Finding a domestic theatrical home for Hypnotic was complicated by a hefty screen commitment, an eight-figure pay-TV pre-sale to Peacock and by material that isn’t straightforward.
In the film, Affleck stars as a detective who finds himself spiraling down a rabbit hole while investigating a series of reality-bending crimes mysteriously connected to his missing daughter. Aided by a gifted psychic, he is pursued by a lethal specter who he believes holds the key to finding his daughter. But more rabbit holes await. One trade in SXSW called the film “ingenious”, but our critic said it was “all over the place”.
The film’s international buyers, who played a key role in getting the movie financed, have been sweating over their investment and a number are keen to renegotiate their contracts. Those buyers — who were concerned by the version of the film they saw at the EFM in Berlin last month (we understand Rodriguez has been in listening mode and made changes after) — are now anxious about the short lead time before the film’s domestic release and the lack of studio distribution.
Meanwhile, a collection of former Solstice execs have been drafted in stateside to try to do the film and its release campaign justice. They will have been cheered by the audience response at SXSW and at least one positive trade review.

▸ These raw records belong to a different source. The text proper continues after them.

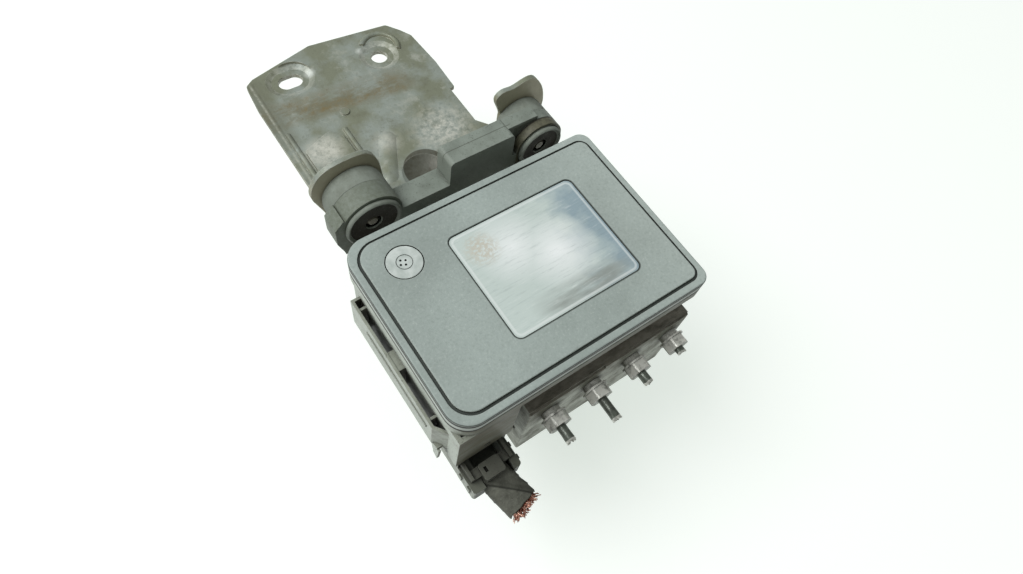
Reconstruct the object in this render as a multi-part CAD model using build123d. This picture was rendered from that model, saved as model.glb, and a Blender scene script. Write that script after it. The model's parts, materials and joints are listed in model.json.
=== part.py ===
from build123d import *
import os
from math import cos, radians, sin

# Brake pressure module: an aluminium valve block with its pump motor underneath and its
# plastic control unit on top, carried by a plastic cradle on two rubber mounts of a steel bracket.
#
# Frame: the origin is the centre of the motor's flat end face, on which the unit stands.
# +Z runs up the motor axis to the cover, X runs along the cover's long side, and +Y runs to
# the bracket. The brake pipes leave towards -Y. All sizes are in millimetres.

os.makedirs("parts", exist_ok=True)

# ---- Fits ----
press = 0.02             # radial clearance of parts that are pressed or screwed together
running = 0.08           # radial clearance of parts that turn or slide in one another
slide_gap = 0.3          # clearance of the moulded sliding parts

# ---- Pump motor ----
motor_d = 66.0
motor_length = 68.0      # from the end face to the block
can_wall = 1.8
can_corner = 3.0         # rounding of the drawn can's bottom edge
flange_t = 3.0
flange_ears = 3
ear_reach = 5.0          # screw axes outside the can's wall
ear_r = 5.0
motor_screw_r = 2.5
motor_screw_length = 12.0
shaft_r = 3.0
eccentric_r = 5.5
eccentricity = 1.0
ring_r = 9.0             # outer radius of the needle bearing on the eccentric
bearing_r = 8.0
bearing_width = 5.0
magnet_t = 5.5
magnet_arc = 140.0
air_gap = 0.7
armature_bottom = 15.0
armature_length = 26.0
armature_slots = 12
slot_w = 4.0
slot_depth = 9.0
winding_overhang = 4.0
commutator_r = 9.0
commutator_length = 9.0
brush_plate_t = 5.0
brush_w = 5.0
end_shield_t = 3.0
lead_r = 1.8             # moulded lead from the brush plate up to the circuit board
lead_from_valves = 3.8   # its axis, to the right of the last row of valves

# ---- Valve block ----
block_x = 93.0
block_y = 90.0
block_z = 53.5
block_edge = 0.6
chamber_r = 15.0
chamber_depth = 26.0
pump_z_above_block = 13.0
pump_bore_r = 6.0
piston_r = 4.0
piston_length = 12.0
liner_length = 20.0
pump_plug_length = 9.0
accumulator_x = 28.0
accumulator_z_above_block = 20.0
accumulator_r = 10.0
accumulator_depth = 26.0
accumulator_cap_t = 4.0
cup_gap = 1.0            # behind the piston cup, at the end of the bore
cup_length = 8.0
cup_wall = 2.0
spring_gap = 0.5         # from the spring to the cup's wall
accumulator_spring_t = 1.5
valve_columns = 4
valve_rows = 3
valve_pitch_x = 18.0
valve_pitch_y = 20.0
valve_bore_r = 4.5
valve_bore_depth = 22.0
valve_dome_r = 3.0
valve_dome_height = 17.5
outlet_count = 4
outlet_pitch = 24.0
outlet_drop = 15.0       # outlet axes below the top of the block
outlet_depth = 13.0
inlet_r = 5.5            # M12 ports for the two lines from the master cylinder
inlet_depth = 13.0
inlet_y_from_front = 8.0
plug_hole_r = 2.2
top_rebate = 2.0

# ---- Brake pipes and their nuts (M10 tube nuts, 11 mm across flats) ----
nut_thread_r = 4.85
nut_neck = 2.7
nut_flange_r = 6.6
nut_flange_t = 0.9
nut_flats = 11.0
nut_hex_length = 5.1
pipe_r = 2.375
pipe_wall = 0.75
crush_length = 5.0
pipe_reach = [16.9, 20.2, 14.8, 11.6]          # cut ends, measured out from the block
crushed_ends = [(1.9, 20.0), (1.6, -10.0), (2.0, 60.0), (1.7, 15.0)]   # half height, turn in degrees

# ---- Control unit ----
cover_x = 130.3
cover_y = 94.0
cover_corner_r = 11.0    # corners on the plug's side
cover_tight_r = 5.6      # corners on the other side
cover_overhang = 37.0    # the cover stands out past the block's left side by this
cover_setback = 1.8      # the cover's front stands this far behind the block's front
cover_height = 6.75
cover_wall = 2.2
rim_height = 6.25
rim_wall = 3.2
ecu_gap = 25.25          # from the top of the block to the joint of housing and cover
panel_left = 4.4
panel_right = 4.3
panel_front = 4.5
panel_back = 4.7
panel_height = 0.9
panel_corner_r = 9.0
panel_tight_r = 4.0
groove_w = 1.3
groove_depth = 0.7
panel_edge = 0.4         # rounding of the panel's edge
label_left = 40.4
label_front = 19.9
label_x = 66.1
label_y = 54.8
label_t = 0.2
label_recess = 0.5
label_gap = 0.35         # between the label and the edge of its recess
label_corner_r = 3.5
vent_left = 20.35
vent_front = 74.25
vent_r = 7.85
vent_t = 1.4
vent_gap = 0.4
vent_holes = 4
housing_wall = 2.2
housing_right = 16.3     # the lower housing stops short of the cover's right side by this
chamber_setback = 5.6    # and its front stands this far behind the block's front
ecu_screw_inset = 13.0   # front screws behind the block's front, clear of the left cross-drilling
floor_t = 2.0
seal_t = 1.2
coil_r = 8.5
coil_height = 16.0
coil_pin = 0.7
board_t = 1.6
board_standoff = 3.0
board_gap = 0.6
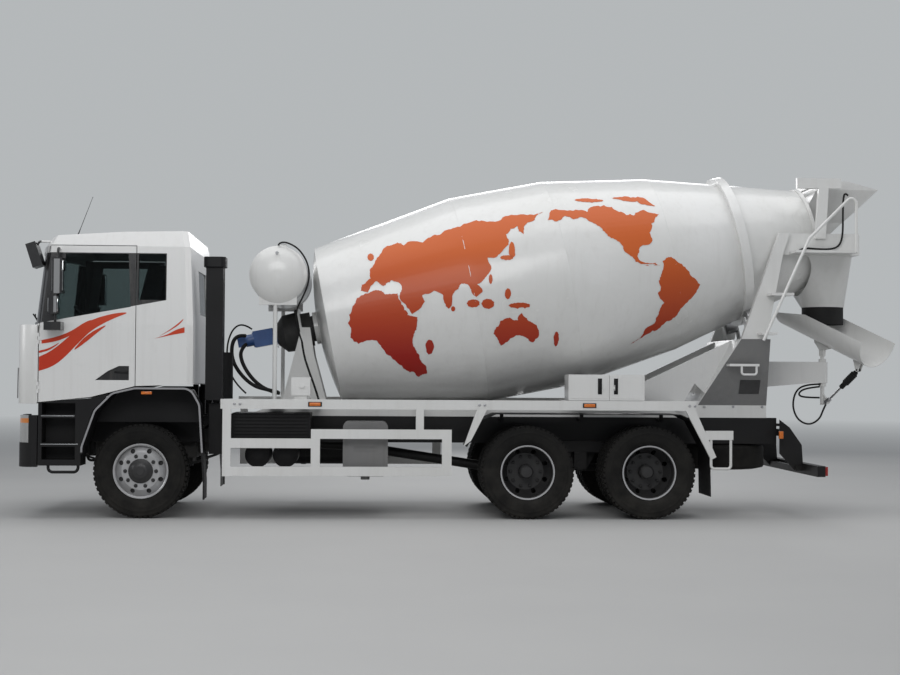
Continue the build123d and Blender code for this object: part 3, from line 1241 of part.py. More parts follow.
# Doors: cut out of the cab's own wall, each with its window and its mirrors
for name, side in (("left", 1), ("right", -1)):
    with BuildPart() as door:
        side_opening(door_outline, side, door_in, 1300, mode=Mode.ADD)
        add(cab_outer, mode=Mode.INTERSECT)
        add(cab_inner, mode=Mode.SUBTRACT)
        side_opening(door_window, side, 1100, 1300)
        side_opening([(fa + 484, 1502), (fa + 121, 1502), (fa + 121, 1656), (fa + 230, 1656), (fa + 350,
                                                                                               1600)],
                     side, 1222, 1300)
        for z in door_hinge_z:
            y = side * door_hinge_y
            rod((door_hinge_x, y, z - 62), (door_hinge_x, y, z + 62), 13, mode=Mode.SUBTRACT)
            rod((door_hinge_x, y, z - 19.7), (door_hinge_x, y, z + 19.7), hinge_barrel)
            block((door_hinge_x - 20, door_hinge_x), (y - 6, y + 6), (z - 19.7, z + 19.7))
            rod((door_hinge_x, y, z - 30), (door_hinge_x, y, z + 30), hinge_pin + running_gap,
                mode=Mode.SUBTRACT)
        for x, z in (((fa + 811, fa + 917), (2430, 2814)), ((fa + 867, fa + 952), (2209, 2400)),
                     ((fa + 820, fa + 1000), (2035, 2125))):
            block(x, (side * 1262, side * 1450), z)
        bent_bar([(fa + 880, side * 1205, 2925), (fa + 880, side * 1310, 2925), (fa + 905, side * 1310, 2120),
                  (fa + 905, side * 1225, 2085)], 30, 14)
    save(door.part, f"door_{name}")
    with BuildPart() as pane:
        side_opening(door_window, side, 1100, 1300, seat_gap, Mode.ADD)
        add(cab_glass_outer, mode=Mode.INTERSECT)
        add(cab_glass_inner, mode=Mode.SUBTRACT)
    save(pane.part, f"door_window_{name}")
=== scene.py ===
import math

import bmesh
import bpy
from mathutils import Matrix, Vector, noise


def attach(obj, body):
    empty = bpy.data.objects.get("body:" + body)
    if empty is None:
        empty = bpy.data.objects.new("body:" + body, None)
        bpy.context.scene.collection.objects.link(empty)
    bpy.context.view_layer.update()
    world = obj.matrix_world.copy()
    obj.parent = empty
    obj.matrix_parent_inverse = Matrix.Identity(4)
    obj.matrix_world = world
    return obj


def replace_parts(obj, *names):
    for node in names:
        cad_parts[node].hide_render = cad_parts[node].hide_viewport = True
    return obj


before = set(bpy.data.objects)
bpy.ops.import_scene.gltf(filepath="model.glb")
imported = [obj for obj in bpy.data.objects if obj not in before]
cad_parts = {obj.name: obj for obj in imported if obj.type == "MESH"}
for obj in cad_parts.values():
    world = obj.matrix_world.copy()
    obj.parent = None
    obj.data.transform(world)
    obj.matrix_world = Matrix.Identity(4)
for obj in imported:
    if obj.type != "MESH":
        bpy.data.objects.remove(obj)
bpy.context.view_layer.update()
print("frame loaded:", len(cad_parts), "nodes")

axleX = 3.5967  # the front axle, forward of the frame's middle: every x below is measured from it
wheelZ = 0.512
frontTrack = 1.011  # from the truck's middle to a front wheel's
rearAxles = (-4.230, -5.580)
twinMiddle = 0.915  # between the two tyres of a rear pair
twinTyres = (0.740, 1.090)
railFace = 1.245  # the deck rail's outer face, and its bolts' and markers' height
railBoltZ = 1.252
drumTilt = math.radians(11)
drumAxis = Vector((-math.cos(drumTilt), 0, math.sin(drumTilt)))
sides = (("Left", 1), ("Right", -1))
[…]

Those marketing executives were hamstrung in terms of timing by a stacked summer release schedule and wanted to avoid the August “dumping ground” as it’s sometimes called. There was no easy solution given the challenges on deck but they’re confident that US audiences without preconceived notions about the project will spark to the Nolan-esque material in similar fashion to the SXSW crowd.
“It was great to see the reaction to the movie at SXSW, and we are excited to fast-track the film’s completion to bring it to theaters across the U.S. on May 12th”, said Ketchup Entertainment CEO Gareth West, who was an executive producer and financier on the movie before stepping in to the distribution breach.
West added: “We are honored to be working with visionary filmmaker Robert Rodriguez who has brought his signature style to Hypnotic, and delivered a must-see film for audiences who crave edge-of-your-seat excitement.”
Supporting cast includes Alice Braga, JD Pardo, Hala Finley, Dayo Okeniyi, Jeff Fahey, Jackie Earle Haley and William Fichtner.